Box office phenomenon

Paranormal Activity is a fabulously unsettling horror film - and fabulously successful at the box office - because it seems so real.

Powered by automated translation

I am in a darkened cinema at midday. The girl next to me can barely watch the scene unfolding before us. She starts hyperventilating. She covers her face with her fingers, but it's clear she's looking through them. A dark shadow passes across the screen and immediately I hear a different noise from my neighbour. She is quite audibly weeping. Welcome to the horrifying world of Paranormal Activity.

Oren Peli's debut film is so fabulously unsettling because it is so real. It plays much like a sequel to The Blair Witch Project. A likeable young couple, Micah and Katie, are haunted as they sleep by something mysterious but (at first) not necessarily threatening. So they record the things going bump in the night on their video camera in order to make some sense of them. How on earth they are able to sleep at all in their clearly haunted new home is something of a mystery, but nevertheless they set up the camera on a tripod before they go to bed and leave the door open to see what happens. The film is brilliant in its repetition of the footage of their darkened room. Night after night, something genuinely chilling happened, but finding out what or who is responsible is just as intriguing and appalling for the audience as it is for this troubled couple.

Yet this is no bloodthirsty, big-budget box office bid. The film is already three years old, and was made in a week for $15,000 (Dh55,100) at Peli's house. The camera work is shaky because there were virtually no cameramen: Katie Featherston and Micah Sloat (the film uses the actors' real names) hold the camera as they act their parts. Paranormal Activity was one of those films destined for the horror festival circuit until a DVD landed at the film company DreamWorks. A fan of the film at the company pestered executives to watch it until Steven Spielberg finally took it home one night.

Legend has it that he was so haunted by the film that he brought it back to work in a rubbish bag because he was so afraid of the contents.
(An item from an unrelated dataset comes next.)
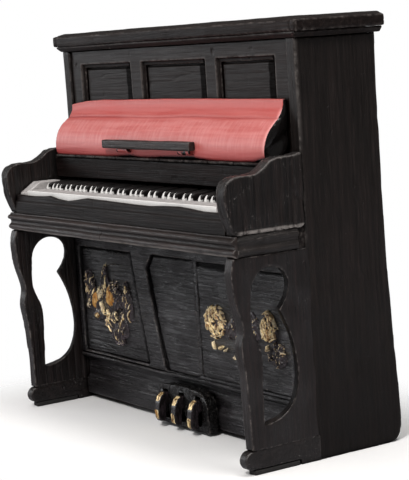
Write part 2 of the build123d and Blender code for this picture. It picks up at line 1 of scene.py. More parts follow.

Whether that's true or not, Spielberg was certainly impressed. He began a big-budget remake, still with Peli as the director. But a test screening of the original just before filming was due to start revealed something incredible: it terrified audiences because it was so real, low-budget and plausible, rather than in spite of it. So Spielberg suggested a new ending, and that money-can't-buy word of mouth buzz began.

The blogosphere lit up, and after a viral campaign that asked people to request the film in their hometown, Paranormal Activity is the most profitable independent film ever made, already earning more than $100 million at the box office. Reactions have been mixed. Certainly younger audiences who have grown up on the blood-splattered, in-your-face horror of the Saw series won't find much action to grab hold of here. It is a more thoughtful, psychological film in which a door moving backwards and forwards or a light switching on and off by itself are signals for terrifying feelings of unease. It is why audiences in their late 20s or thirtysomething couples will probably not sleep after watching it - and why they may brood at the subtext of the difficulty in ever knowing another person or getting over the ghosts of their unshared past.

Inevitably (and perhaps a little annoyingly), plans have been made for Paranormal Activity 2. It's difficult to see how this will work unless the studio sets a miserly budget for an up-and-coming director and asks him or her to come up with something that fits. Even then, it will be going over old ground. Paranormal Activity's brilliance is that it certainly nods to other films (in a neat reference to Psycho, Micah checks the shower for the demon) but fashions something completely new from an effortlessly simple idea. As Blair Witch 2 proved, sequels of this sort rarely work.

Much more interesting is what Peli is working on next: Area 51, a documentary-style thriller based around the famous Air Force base in Nevada that again uses a "found-footage" video technique and unknown actors. So he's on similar ground, except this time it cost $5m rather than $15,000.